Congress reconvenes to certify Biden’s win
8:06 p.m.: The Capitol is under control, and congressional leaders are determined to convene immediately to finish certifying states’ electoral votes. Amid shattered glass, lawmakers give emotional speeches about the violence, and some Republicans who said they were going to support raising objections to election results announce they have changed their minds. “Count me out,” Sen. Lindsey O. Graham (R-S.C.) says. “Enough is enough.” Facebook and Twitter begin locking Trump from his accounts.
Enough Trump allies, including a majority of House Republicans, object to certifying Pennsylvania’s results to delay the proceedings.
Trump’s call logs start back up
Late into the evening: Meanwhile, Trump works the phones, according to the White House call logs. He calls campaign aides, lawyers like Giuliani who had helped him push doomed election fraud claims in court, his press secretary, Bannon and even Fox News host Sean Hannity.

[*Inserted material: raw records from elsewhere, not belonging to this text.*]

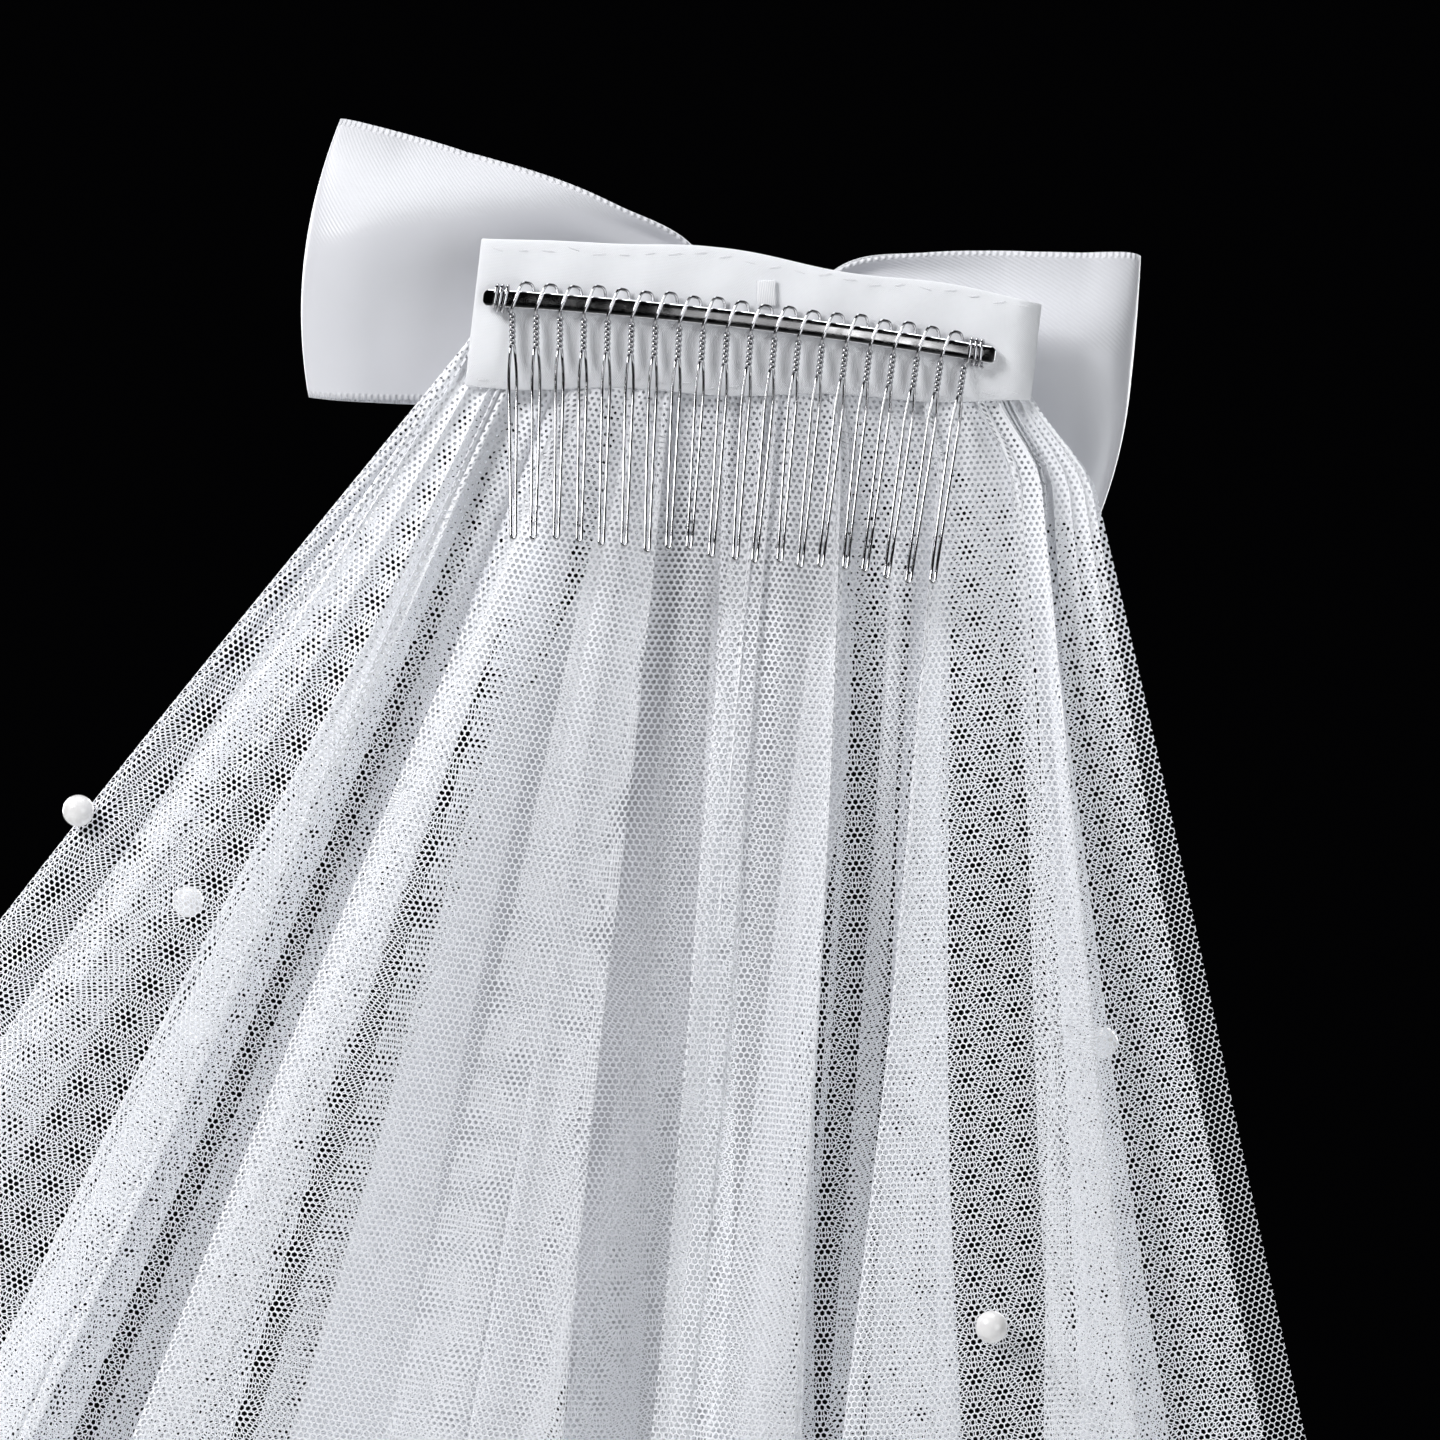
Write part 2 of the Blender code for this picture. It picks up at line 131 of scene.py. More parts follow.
# White thread round six-sided holes, laid out in the cloth's own flat metres
def netMaterial(name):
    look = Nodes(name)
    uv = look.add("ShaderNodeTexCoord").outputs["UV"]
    split = look.add("ShaderNodeSeparateXYZ", Vector=uv)
    pitch = netLook["pitch"]
    rows = pitch * math.sqrt(3.0)
    distances = []
    for shift in (0.0, 0.5):  # the holes lie on two rectangular grids, half a step apart
        across = look.math("ADD", look.math("DIVIDE", split.outputs["X"], pitch), shift + 1000.0)
        down = look.math("ADD", look.math("DIVIDE", split.outputs["Y"], rows), shift + 1000.0)
        x = look.math("ABSOLUTE", look.math("SUBTRACT", look.math("FRACT", across), 0.5))
        y = look.math("ABSOLUTE", look.math("SUBTRACT", look.math("FRACT", down), 0.5))
        y = look.math("MULTIPLY", y, math.sqrt(3.0))
        slanted = look.math("ADD", look.math("MULTIPLY", x, 0.5), look.math("MULTIPLY", y, math.sqrt(0.75)))
        distances.append(look.math("MAXIMUM", x, slanted))
    nearest = look.math("MINIMUM", *distances)
    folded = look.add("ShaderNodeAttribute")
    folded.attribute_name = "turned"
    closing = look.math("POWER", folded.outputs["Fac"], 1.5)
    thick = look.math("ADD", 1.0, look.math("MULTIPLY", closing, netLook["foldThick"]))
    edge = look.math("SUBTRACT", 0.5, look.math("MULTIPLY", thick, 0.5 * netLook["thread"] / pitch))
    alpha = look.ramp(nearest, look.math("SUBTRACT", edge, 0.02), look.math("ADD", edge, 0.02))
    look.set(look.shader, "Alpha", alpha)
    look.set(look.shader, "Base Color", look.mixColour(look.noise(uv, 90.0), netLook["shade"], netLook["colour"]))
    look.set(look.shader, "Roughness", 0.55)
    look.set(look.shader, "Specular IOR Level", 0.35)
    return look.material


satinLook = {
    "twill": 0.00055,  # metres between the diagonal ribs
    "selvage": 0.0011,
    "tick": 0.0011,
    "colour": (0.73, 0.735, 0.765),
    "shade": (0.65, 0.655, 0.69),
}


# Satin ribbon: diagonal ribs on the matt part, ticks of thread along both edges, and a smooth gloss elsewhere
def satinMaterial(name, half, lean=1.0):
    look = Nodes(name)
    uv = look.add("ShaderNodeTexCoord").outputs["UV"]
    split = look.add("ShaderNodeSeparateXYZ", Vector=uv)
    along, across = split.outputs["X"], split.outputs["Y"]
    slant = look.math("ADD", look.math("MULTIPLY", along, lean), across)
    ribs = look.math("SINE", look.math("MULTIPLY", slant, math.tau / satinLook["twill"] / 1.4))
    zone = look.add("ShaderNodeAttribute")
    zone.attribute_name = "turned"
    matt = zone.outputs["Fac"]
    edge = look.ramp(look.math("ABSOLUTE", across), half - satinLook["selvage"], half - 0.6 * satinLook["selvage"])
    ticks = look.math("SINE", look.math("MULTIPLY", along, math.tau / satinLook["tick"]))
    fine = look.math("MULTIPLY", ribs, look.math("MULTIPLY", matt, 0.32))
    weave = look.math("ADD", fine, look.math("MULTIPLY", ticks, look.math("MULTIPLY", edge, 1.2)))
    cloudy = look.noise(uv, 60.0, 3.0)
    wrinkle = look.math("MULTIPLY", look.noise(uv, 140.0, 2.0), 0.8)
    look.bump(look.math("ADD", weave, wrinkle), 0.00012, 0.7)
    paler = look.math("ADD", look.math("MULTIPLY", cloudy, 0.5), look.math("MULTIPLY", edge, 0.4))
    darker = look.math("SUBTRACT", paler, look.math("MULTIPLY", look.math("MULTIPLY", ribs, matt), 0.20))
    look.set(look.shader, "Base Color", look.mixColour(darker, satinLook["shade"], satinLook["colour"]))
    look.set(look.shader, "Roughness", look.math("ADD", look.math("MULTIPLY", matt, 0.22), 0.30))
    look.set(look.shader, "Sheen Weight", 0.15)
    look.set(look.shader, "Sheen Roughness", 0.4)
    return look.material


stripLook = {"colour": (0.90, 0.91, 0.94), "shade": (0.83, 0.84, 0.87), "weave": 0.00030}


# Smooth white cloth with a fine plain weave and a few soft creases, whose hollows are painted a little darker as
# shade
def stripMaterial():
    look = Nodes("stripCloth")
    uv = look.add("ShaderNodeTexCoord").outputs["UV"]
    split = look.add("ShaderNodeSeparateXYZ", Vector=uv)
    warp = look.math("SINE", look.math("MULTIPLY", split.outputs["X"], math.tau / stripLook["weave"]))
    weft = look.math("SINE", look.math("MULTIPLY", split.outputs["Y"], math.tau / stripLook["weave"]))
    weave = look.math("MULTIPLY", look.math("MULTIPLY", warp, weft), 0.12)
    stretched = look.add("ShaderNodeMapping", Vector=uv)
    stretched.inputs["Scale"].default_value = (1.0, 0.35, 1.0)
    creases = look.noise(stretched.outputs["Vector"], 160.0, 3.0)
    look.bump(look.math("ADD", weave, creases), 0.00035, 0.6)
    # Painted shade: the crease noise that lowers the bump also darkens the colour in those hollows
    look.set(look.shader, "Base Color", look.mixColour(creases, stripLook["shade"], stripLook["colour"]))
    look.set(look.shader, "Roughness", 0.42)
    look.set(look.shader, "Sheen Weight", 0.2)
    return look.material


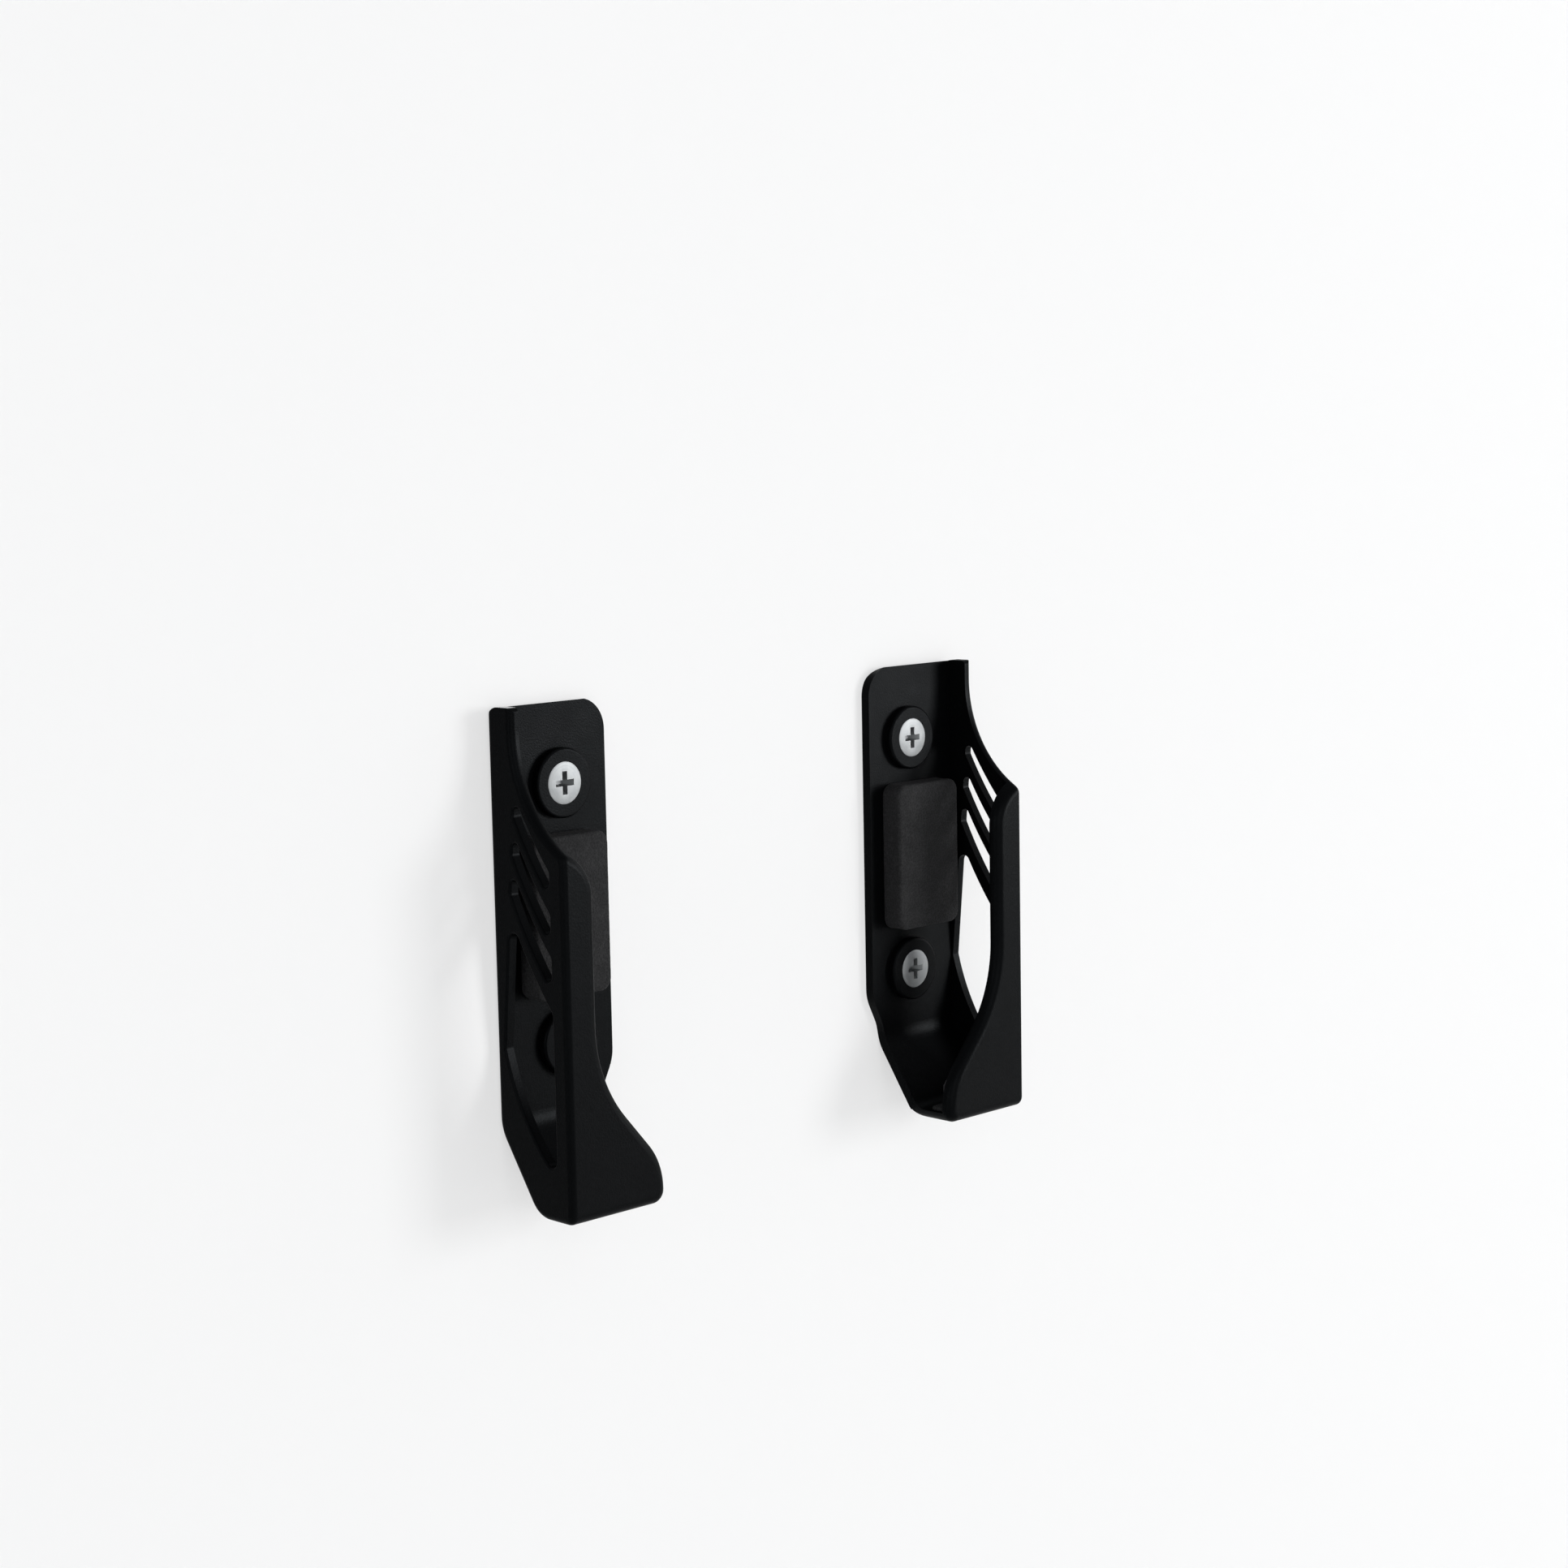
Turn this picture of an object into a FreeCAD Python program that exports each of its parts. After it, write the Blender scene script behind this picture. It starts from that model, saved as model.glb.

9:23 p.m.: Campaign adviser Jason Miller calls Trump to try to persuade him to issue a formal statement about the attack, which Miller drafted. Trump wanted to refer to a “peaceful transition,” but Miller told him: “That ship’s kind of already sailed.” Ultimately, the statement says there will be an “orderly transition” of power.
Trump’s last recorded call, at 11:23 p.m., is also one of his longest of the night — to the person in charge of staffing at the White House, John McEntee. McEntee told the committee that they discussed the day’s events and the multiple staff resignations, Kinzinger said. White House aides, three Cabinet secretaries and top national security officials had announced or were about to announce they were resigning.
3:24 a.m.: Pence confirms Biden’s win.
On the evening of Jan. 7: Trump records an address from the White House, with the goal of condemning the violence. But according to outtakes the committee obtained, he struggled to do so: “I don’t want to say the election is over,” he told his aides.
This story has been updated with the latest news.
An earlier version of this article misstated a tweet by President Donald Trump. He wrote, “Be there, will be wild!” not, “Be there, be wild!” This version has been corrected.